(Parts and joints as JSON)
※ ※ ※

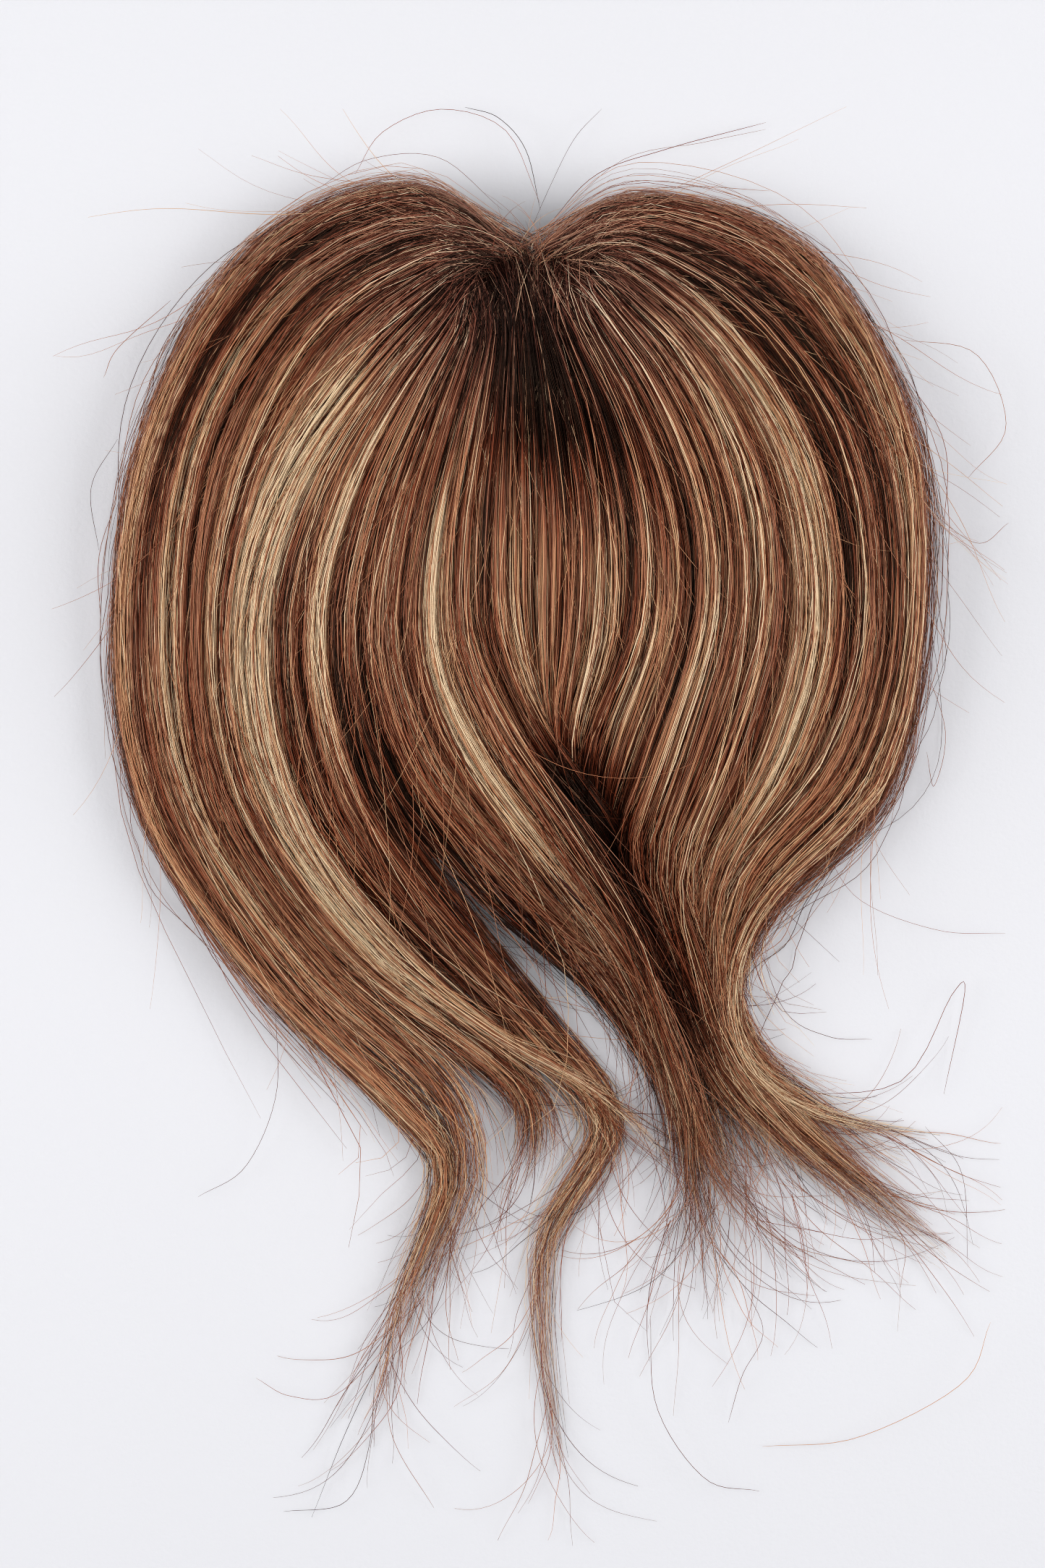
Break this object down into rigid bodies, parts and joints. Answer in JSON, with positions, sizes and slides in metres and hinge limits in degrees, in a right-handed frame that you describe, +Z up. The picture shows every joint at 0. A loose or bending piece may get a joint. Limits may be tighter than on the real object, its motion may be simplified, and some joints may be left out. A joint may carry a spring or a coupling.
{
  "type": "hair topper",
  "caption": "Long layered hair topper with highlights, lying flat: locks fan from a front parting over a domed net base with snap clips, cross below it and end in loose tails",
  "frame": {"origin": "on the surface that it lies on, under the middle of the whole", "axes": "+Z up from the surface, +Y from the ends of the hair towards the parting, +X to the right of the picture"},
  "size_m": [0.248, 0.3802, 0.0527],
  "materials": {
    "hair": "glossy strands, dark brown to blonde",
    "net": "matt woven net",
    "clip_metal": "satin lacquer"
  },
  "bodies": {
    "root": {"base": "net", "hair_left": "hair", "hair_centre": "hair", "hair_right": "hair", "clip_front": "clip_metal", "clip_back": "clip_metal", "clip_left": "clip_metal", "clip_right": "clip_metal"}
  },
  "joints": []
}
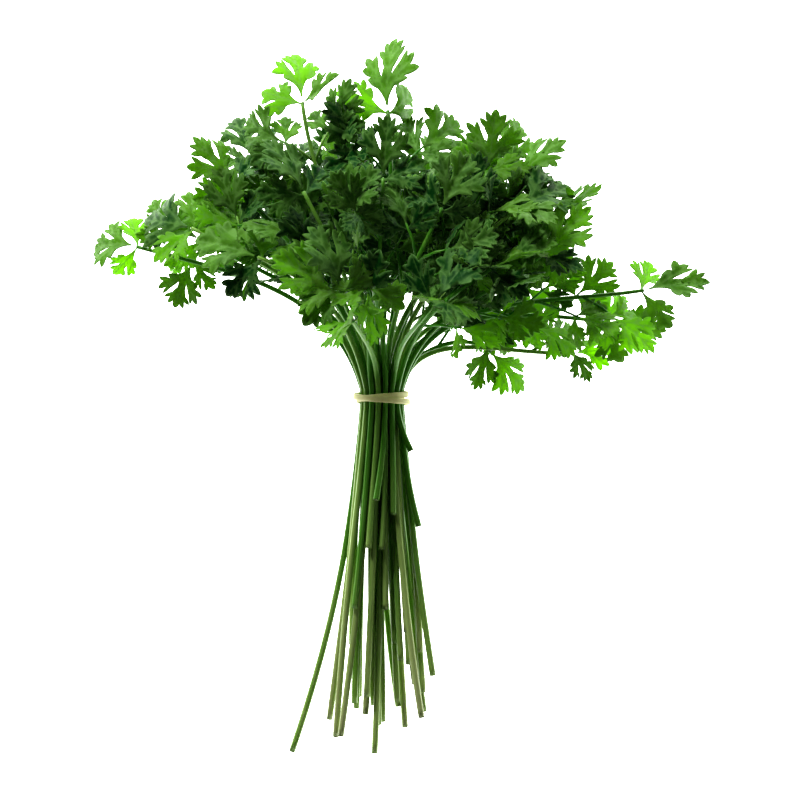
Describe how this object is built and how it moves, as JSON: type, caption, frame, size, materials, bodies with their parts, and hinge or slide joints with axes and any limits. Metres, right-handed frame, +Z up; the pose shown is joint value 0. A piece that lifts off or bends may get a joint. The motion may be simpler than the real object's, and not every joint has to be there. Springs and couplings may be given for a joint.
{
  "type": "bunch of parsley",
  "caption": "Bunch of fresh flat-leaf parsley lying on its side, its long cut stalks gathered by a twice-wound rubber band under a wide spreading crown of lobed leaves.",
  "frame": {"origin": "centre of the underside of the whole bunch, on the surface it lies on", "axes": "+Y along the bunch from the cut ends to the leaf tips, +X to the right across the spread of the leaves, +Z up off the surface"},
  "size_m": [0.2947, 0.3422, 0.1176],
  "materials": {
    "parsley": "soft waxy sheen",
    "band": "matt"
  },
  "bodies": {
    "root": {"sprig_01": "parsley", "sprig_02": "parsley", "sprig_03": "parsley", "sprig_04": "parsley", "sprig_05": "parsley", "sprig_06": "parsley", "sprig_07": "parsley", "sprig_08": "parsley", "sprig_09": "parsley", "sprig_10": "parsley", "sprig_11": "parsley", "sprig_12": "parsley", "sprig_13": "parsley", "sprig_14": "parsley", "sprig_15": "parsley", "sprig_16": "parsley", "sprig_17": "parsley", "sprig_18": "parsley", "sprig_19": "parsley", "sprig_20": "parsley", "sprig_21": "parsley", "sprig_22": "parsley", "sprig_23": "parsley", "sprig_24": "parsley", "sprig_25": "parsley", "sprig_26": "parsley", "sprig_27": "parsley", "sprig_28": "parsley", "sprig_29": "parsley", "sprig_30": "parsley", "sprig_31": "parsley", "sprig_32": "parsley", "sprig_33": "parsley", "sprig_34": "parsley", "sprig_35": "parsley", "sprig_36": "parsley", "sprig_37": "parsley", "rubber_band": "band"}
  },
  "joints": []
}
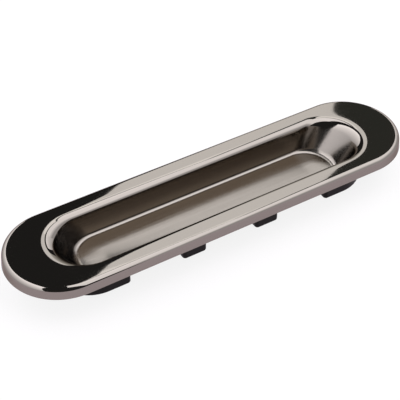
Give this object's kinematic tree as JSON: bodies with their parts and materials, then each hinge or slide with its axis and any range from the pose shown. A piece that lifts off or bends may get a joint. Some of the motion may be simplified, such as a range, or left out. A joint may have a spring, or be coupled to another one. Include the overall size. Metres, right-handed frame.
{
  "type": "recessed pull handle",
  "caption": "Oval recessed pull for a sliding door: a black nickel plated pressed cover with a finger cup, on a black plastic backing whose tongues press into a routed pocket.",
  "frame": {"origin": "middle of the plane that the eight tongues stand on, under the centre of the plate", "axes": "+X along the handle, +Y across it, +Z out of the door face, the way the finger cup opens"},
  "size_m": [0.15, 0.038, 0.0138],
  "materials": {
    "plated_cover": "polished black nickel plating, satin on the floor of the cup",
    "moulded_backing": "moulded black ABS with a fine matt texture"
  },
  "bodies": {
    "root": {"cover": "plated_cover", "backing": "moulded_backing"}
  },
  "joints": []
}
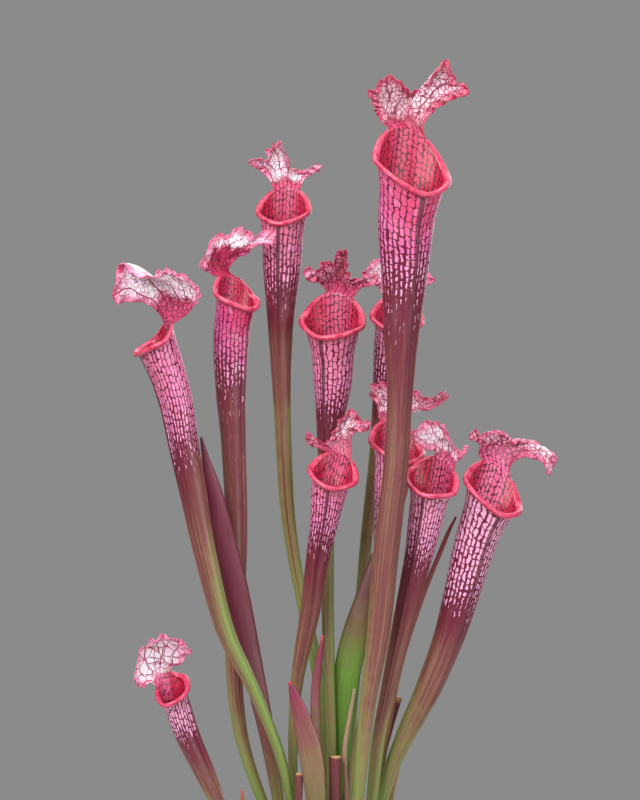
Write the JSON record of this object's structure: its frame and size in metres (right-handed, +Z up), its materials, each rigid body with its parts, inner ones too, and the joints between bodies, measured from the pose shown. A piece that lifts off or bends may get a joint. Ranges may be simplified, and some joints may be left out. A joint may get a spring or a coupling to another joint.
{
  "type": "pitcher plant",
  "caption": "Clump of tall pink pitcher plants with frilled lids and hollow tubes, with flat leaves and shoots, upright on its own bare root ball.",
  "frame": {"origin": "centre of the flat bottom of the root ball", "axes": "+Z up the pitchers, +X to the right of the clump and -Y towards its front, the side the mouths face"},
  "size_m": [0.3104, 0.1551, 0.6329],
  "materials": {
    "growing_medium": "rough, moist peat with pale perlite",
    "rhizome": "rough, woody",
    "pitcher": "satin leaf, pink with lilac windows and red veins",
    "red_sword_leaf": "satin leaf, dark red",
    "green_sword_leaf": "satin leaf, green with a red-brown tip",
    "closed_shoot": "satin, maroon",
    "cut_stub": "satin, brown-red with a pale cut rim",
    "dry_leaf": "dry, matt",
    "thin_stalk": "satin, reddish",
    "young_tip": "satin, orange-pink"
  },
  "bodies": {
    "root": {"root_ball": "growing_medium", "rhizome": "rhizome", "pitcher_01": "pitcher", "pitcher_02": "pitcher", "pitcher_03": "pitcher", "pitcher_04": "pitcher", "pitcher_05": "pitcher", "pitcher_06": "pitcher", "pitcher_07": "pitcher", "pitcher_08": "pitcher", "pitcher_09": "pitcher", "pitcher_10": "pitcher", "pitcher_11": "pitcher", "sword_leaf_left": "red_sword_leaf", "sword_leaf_middle": "green_sword_leaf", "shoot_front": "closed_shoot", "shoot_back": "closed_shoot", "cut_stub_middle": "cut_stub", "cut_stub_right": "cut_stub", "cut_stub_left": "cut_stub", "dry_strip": "dry_leaf", "thin_stalk": "thin_stalk", "young_tip_right": "young_tip", "young_tip_left": "young_tip"}
  },
  "joints": []
}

※ ※ ※

*Your goal*
Return every line of the preceding records in which the word "their" appears.

*Response to this task*
Describe how this object is built and how it moves, as JSON: type, caption, frame, size, materials, bodies with their parts, and hinge or slide joints with axes and any limits. Metres, right-handed frame, +Z up; the pose shown is joint value 0. A piece that lifts off or bends may get a joint. The motion may be simpler than the real object's, and not every joint has to be there. Springs and couplings may be given for a joint.
Give this object's kinematic tree as JSON: bodies with their parts and materials, then each hinge or slide with its axis and any range from the pose shown. A piece that lifts off or bends may get a joint. Some of the motion may be simplified, such as a range, or left out. A joint may have a spring, or be coupled to another one. Include the overall size. Metres, right-handed frame.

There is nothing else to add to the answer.